Focus and Scope
The Canadian Journal of Counselling and Psychotherapy (CJCP) is the official journal of the Canadian Counselling and Psychotherapy Association. The objectives of the Journal are to: (a) Contribute to the advancement and improvement of the counselling profession nationally and internationally; (b) Provide a forum for the dissemination of scholarly information on the contemporary theory, research, and practice in counselling; (c) Establish and validate models of scholarly inquiry; (d) Act as a mentor and model for less experienced researchers and writers; (e) Act as a catalyst for critical analysis and scientific discussion; and (f) increase understanding of individuals, groups, and Canadian society with the intent of enhancing counselling practice.

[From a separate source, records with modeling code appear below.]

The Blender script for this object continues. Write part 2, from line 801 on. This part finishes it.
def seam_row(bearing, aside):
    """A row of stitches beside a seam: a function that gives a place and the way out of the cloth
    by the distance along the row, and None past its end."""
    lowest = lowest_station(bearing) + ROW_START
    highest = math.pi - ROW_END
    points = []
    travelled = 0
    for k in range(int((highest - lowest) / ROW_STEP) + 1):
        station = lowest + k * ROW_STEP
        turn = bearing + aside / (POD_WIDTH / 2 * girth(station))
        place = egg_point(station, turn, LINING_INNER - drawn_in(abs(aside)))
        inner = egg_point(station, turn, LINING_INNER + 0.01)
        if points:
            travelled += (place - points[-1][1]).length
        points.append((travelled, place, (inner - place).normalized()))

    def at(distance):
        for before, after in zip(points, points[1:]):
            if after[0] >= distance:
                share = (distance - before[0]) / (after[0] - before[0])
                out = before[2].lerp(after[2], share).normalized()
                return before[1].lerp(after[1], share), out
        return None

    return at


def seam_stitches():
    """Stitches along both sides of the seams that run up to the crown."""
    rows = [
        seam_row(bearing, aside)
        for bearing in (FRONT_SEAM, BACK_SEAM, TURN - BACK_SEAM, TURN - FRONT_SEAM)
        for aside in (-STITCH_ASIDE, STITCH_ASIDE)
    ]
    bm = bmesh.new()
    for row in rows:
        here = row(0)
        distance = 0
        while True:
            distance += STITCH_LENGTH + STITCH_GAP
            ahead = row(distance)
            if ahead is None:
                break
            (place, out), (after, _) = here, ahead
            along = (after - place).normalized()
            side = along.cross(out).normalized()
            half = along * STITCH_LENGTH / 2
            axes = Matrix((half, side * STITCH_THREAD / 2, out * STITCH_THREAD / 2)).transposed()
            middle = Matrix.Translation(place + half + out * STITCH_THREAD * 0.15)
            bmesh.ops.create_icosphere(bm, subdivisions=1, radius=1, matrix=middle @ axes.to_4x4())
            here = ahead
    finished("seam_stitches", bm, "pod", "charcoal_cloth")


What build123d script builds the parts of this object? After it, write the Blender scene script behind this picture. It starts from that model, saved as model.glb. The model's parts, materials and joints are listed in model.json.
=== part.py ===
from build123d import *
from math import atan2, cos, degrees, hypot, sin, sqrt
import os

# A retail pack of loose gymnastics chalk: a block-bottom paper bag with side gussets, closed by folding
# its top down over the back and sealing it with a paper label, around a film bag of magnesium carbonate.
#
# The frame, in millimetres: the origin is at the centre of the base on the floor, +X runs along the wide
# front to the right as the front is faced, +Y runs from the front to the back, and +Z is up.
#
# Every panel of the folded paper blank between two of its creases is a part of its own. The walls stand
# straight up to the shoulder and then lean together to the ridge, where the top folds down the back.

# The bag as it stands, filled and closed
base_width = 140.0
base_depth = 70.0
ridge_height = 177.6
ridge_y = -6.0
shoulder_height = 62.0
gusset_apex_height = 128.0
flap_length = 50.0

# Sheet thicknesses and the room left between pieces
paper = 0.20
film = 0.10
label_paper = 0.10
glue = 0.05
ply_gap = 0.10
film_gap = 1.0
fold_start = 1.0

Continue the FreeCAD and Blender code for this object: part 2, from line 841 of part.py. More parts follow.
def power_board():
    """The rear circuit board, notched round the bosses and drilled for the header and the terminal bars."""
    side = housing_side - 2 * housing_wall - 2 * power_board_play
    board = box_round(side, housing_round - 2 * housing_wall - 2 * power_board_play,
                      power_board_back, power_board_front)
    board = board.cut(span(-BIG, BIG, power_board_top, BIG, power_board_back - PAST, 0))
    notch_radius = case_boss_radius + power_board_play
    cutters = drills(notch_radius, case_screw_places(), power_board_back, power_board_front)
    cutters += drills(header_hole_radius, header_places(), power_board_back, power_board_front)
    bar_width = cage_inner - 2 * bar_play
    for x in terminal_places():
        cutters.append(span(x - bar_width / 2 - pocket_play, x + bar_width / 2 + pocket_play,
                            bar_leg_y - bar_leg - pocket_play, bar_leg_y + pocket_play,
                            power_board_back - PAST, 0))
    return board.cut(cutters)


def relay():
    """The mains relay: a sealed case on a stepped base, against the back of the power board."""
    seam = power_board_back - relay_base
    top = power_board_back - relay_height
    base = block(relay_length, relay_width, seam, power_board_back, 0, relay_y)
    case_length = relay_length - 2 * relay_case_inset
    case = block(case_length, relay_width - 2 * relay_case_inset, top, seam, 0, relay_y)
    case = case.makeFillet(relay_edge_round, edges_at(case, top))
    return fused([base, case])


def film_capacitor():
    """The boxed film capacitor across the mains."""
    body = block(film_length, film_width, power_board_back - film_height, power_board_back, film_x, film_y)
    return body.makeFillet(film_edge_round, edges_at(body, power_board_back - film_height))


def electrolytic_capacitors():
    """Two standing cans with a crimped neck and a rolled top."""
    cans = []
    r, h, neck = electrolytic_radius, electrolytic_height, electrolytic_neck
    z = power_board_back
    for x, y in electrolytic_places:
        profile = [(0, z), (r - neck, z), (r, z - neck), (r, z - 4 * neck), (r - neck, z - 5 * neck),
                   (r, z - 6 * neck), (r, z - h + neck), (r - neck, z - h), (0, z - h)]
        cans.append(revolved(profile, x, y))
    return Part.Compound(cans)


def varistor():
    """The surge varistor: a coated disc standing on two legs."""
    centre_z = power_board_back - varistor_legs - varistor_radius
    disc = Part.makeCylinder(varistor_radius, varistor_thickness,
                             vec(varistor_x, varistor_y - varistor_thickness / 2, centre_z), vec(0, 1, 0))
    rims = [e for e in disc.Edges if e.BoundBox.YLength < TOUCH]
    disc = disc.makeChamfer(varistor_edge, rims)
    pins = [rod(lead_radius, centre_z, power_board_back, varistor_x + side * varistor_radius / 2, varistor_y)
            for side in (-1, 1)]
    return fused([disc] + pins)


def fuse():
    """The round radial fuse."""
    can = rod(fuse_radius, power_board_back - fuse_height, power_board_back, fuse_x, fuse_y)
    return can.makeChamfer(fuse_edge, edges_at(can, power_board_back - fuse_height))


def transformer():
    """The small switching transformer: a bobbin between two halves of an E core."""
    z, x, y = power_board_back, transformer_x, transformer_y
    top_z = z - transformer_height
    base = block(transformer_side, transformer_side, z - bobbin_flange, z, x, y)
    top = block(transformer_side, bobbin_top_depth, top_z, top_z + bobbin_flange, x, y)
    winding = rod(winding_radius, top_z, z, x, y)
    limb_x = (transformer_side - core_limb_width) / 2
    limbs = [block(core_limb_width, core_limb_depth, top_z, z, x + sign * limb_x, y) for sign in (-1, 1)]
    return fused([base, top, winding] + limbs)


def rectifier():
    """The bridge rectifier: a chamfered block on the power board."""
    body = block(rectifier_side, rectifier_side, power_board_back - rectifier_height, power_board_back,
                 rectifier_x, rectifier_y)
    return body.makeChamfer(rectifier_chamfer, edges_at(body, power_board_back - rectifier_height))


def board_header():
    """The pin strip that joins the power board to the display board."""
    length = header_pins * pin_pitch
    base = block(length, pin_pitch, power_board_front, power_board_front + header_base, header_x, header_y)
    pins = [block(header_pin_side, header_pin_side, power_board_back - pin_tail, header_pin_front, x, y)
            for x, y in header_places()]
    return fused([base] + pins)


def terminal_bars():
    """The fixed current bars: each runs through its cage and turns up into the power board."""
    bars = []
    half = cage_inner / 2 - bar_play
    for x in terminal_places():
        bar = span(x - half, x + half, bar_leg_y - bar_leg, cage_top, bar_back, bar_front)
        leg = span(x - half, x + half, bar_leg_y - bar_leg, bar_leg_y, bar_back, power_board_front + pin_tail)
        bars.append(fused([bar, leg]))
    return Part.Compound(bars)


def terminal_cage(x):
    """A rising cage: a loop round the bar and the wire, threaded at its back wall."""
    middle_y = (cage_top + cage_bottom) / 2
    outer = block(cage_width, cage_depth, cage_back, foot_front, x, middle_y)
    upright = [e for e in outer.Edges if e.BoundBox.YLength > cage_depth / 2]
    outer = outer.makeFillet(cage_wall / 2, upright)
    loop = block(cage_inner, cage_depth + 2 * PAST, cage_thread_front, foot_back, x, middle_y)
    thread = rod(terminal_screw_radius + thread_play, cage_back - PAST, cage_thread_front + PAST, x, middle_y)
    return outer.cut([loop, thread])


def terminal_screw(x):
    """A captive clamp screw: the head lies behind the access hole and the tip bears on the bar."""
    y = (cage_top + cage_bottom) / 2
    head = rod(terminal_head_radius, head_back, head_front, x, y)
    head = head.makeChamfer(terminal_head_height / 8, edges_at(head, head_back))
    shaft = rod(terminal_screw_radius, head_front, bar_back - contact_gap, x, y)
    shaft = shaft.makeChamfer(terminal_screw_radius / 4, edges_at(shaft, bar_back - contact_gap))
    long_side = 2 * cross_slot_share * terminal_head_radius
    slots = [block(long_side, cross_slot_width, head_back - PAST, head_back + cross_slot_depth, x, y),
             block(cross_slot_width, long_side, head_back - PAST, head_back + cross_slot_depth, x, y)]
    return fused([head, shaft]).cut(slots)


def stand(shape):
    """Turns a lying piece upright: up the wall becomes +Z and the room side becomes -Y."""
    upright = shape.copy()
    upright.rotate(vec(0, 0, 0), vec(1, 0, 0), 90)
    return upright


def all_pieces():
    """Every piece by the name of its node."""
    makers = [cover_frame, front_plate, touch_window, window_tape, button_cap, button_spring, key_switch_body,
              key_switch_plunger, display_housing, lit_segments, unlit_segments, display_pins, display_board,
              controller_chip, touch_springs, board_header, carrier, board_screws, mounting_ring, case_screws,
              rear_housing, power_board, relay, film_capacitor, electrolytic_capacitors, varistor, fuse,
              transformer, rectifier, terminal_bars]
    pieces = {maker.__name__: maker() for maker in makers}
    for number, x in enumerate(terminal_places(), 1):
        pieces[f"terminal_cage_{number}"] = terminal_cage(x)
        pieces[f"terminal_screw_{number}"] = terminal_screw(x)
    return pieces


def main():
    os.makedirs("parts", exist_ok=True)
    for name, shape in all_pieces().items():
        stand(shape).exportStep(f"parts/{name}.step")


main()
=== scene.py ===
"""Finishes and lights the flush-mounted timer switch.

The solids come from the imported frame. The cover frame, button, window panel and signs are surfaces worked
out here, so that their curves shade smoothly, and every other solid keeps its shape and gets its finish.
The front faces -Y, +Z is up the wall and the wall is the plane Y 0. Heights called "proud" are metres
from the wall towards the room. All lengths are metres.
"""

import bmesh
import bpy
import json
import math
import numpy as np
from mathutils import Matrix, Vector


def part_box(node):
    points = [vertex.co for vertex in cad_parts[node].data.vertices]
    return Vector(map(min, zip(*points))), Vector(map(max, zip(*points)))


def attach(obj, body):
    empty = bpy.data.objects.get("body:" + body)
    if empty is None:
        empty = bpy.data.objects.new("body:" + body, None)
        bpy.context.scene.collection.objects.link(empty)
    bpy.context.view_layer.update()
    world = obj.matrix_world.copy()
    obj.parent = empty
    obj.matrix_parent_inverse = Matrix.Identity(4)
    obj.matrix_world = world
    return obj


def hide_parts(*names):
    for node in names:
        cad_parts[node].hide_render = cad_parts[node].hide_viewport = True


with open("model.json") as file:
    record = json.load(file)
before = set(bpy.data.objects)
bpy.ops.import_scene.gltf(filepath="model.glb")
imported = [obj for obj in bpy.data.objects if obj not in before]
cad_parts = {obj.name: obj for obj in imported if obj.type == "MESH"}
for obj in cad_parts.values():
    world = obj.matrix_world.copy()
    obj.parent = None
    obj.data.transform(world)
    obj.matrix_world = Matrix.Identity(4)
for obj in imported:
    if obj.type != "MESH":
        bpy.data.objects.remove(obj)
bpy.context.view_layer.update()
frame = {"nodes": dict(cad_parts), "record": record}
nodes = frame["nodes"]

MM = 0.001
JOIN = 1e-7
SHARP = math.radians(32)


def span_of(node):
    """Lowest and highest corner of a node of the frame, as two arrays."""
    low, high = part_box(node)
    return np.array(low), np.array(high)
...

CJCP also aims to attract a broad spectrum of national and international readers and contributors. Articles are published that are of interest to counsellor educators as well as to practitioners working in schools, community agencies, university and college counselling centres, and other institutions in which psychological counselling is practiced. We welcome articles dealing with: research reports of studies which have relevance to counselling practitioners; descriptions of new techniques or innovative programs and practices; discussions of current scientific issues; commentaries on current professional issues and on the role of CCPA in our society; critical summaries of published research and/or current issues of practice; and studies that increase our understanding of individuals, groups, and Canadian society to help illuminate their counselling needs. The Editor will be pleased to consider brief rebuttals to articles or brief commentaries (perhaps only a page or two) on issues of immediate relevance to this profession.
Peer Review Process
All articles are submitted to blind review. Reviewers' comments contribute to editorial decision whether or not to publish and provide useful suggestions for manuscript revisions. The purpose of submitting manuscripts for blind review is threefold: to benefit from the reviewer's expertise in a particular field of study or practice, to gain the reviewer's critical assessment, and finally, to provide concrete feedback to the authors. The intent of the review process is not only to assist the editors in making decisions about manuscripts for publication, but also to educate authors as to how to improve or strengthen their professional writing.
The Journal is published quarterly by the Canadian Counselling and Psychotherapy Association in January, April, July, and October.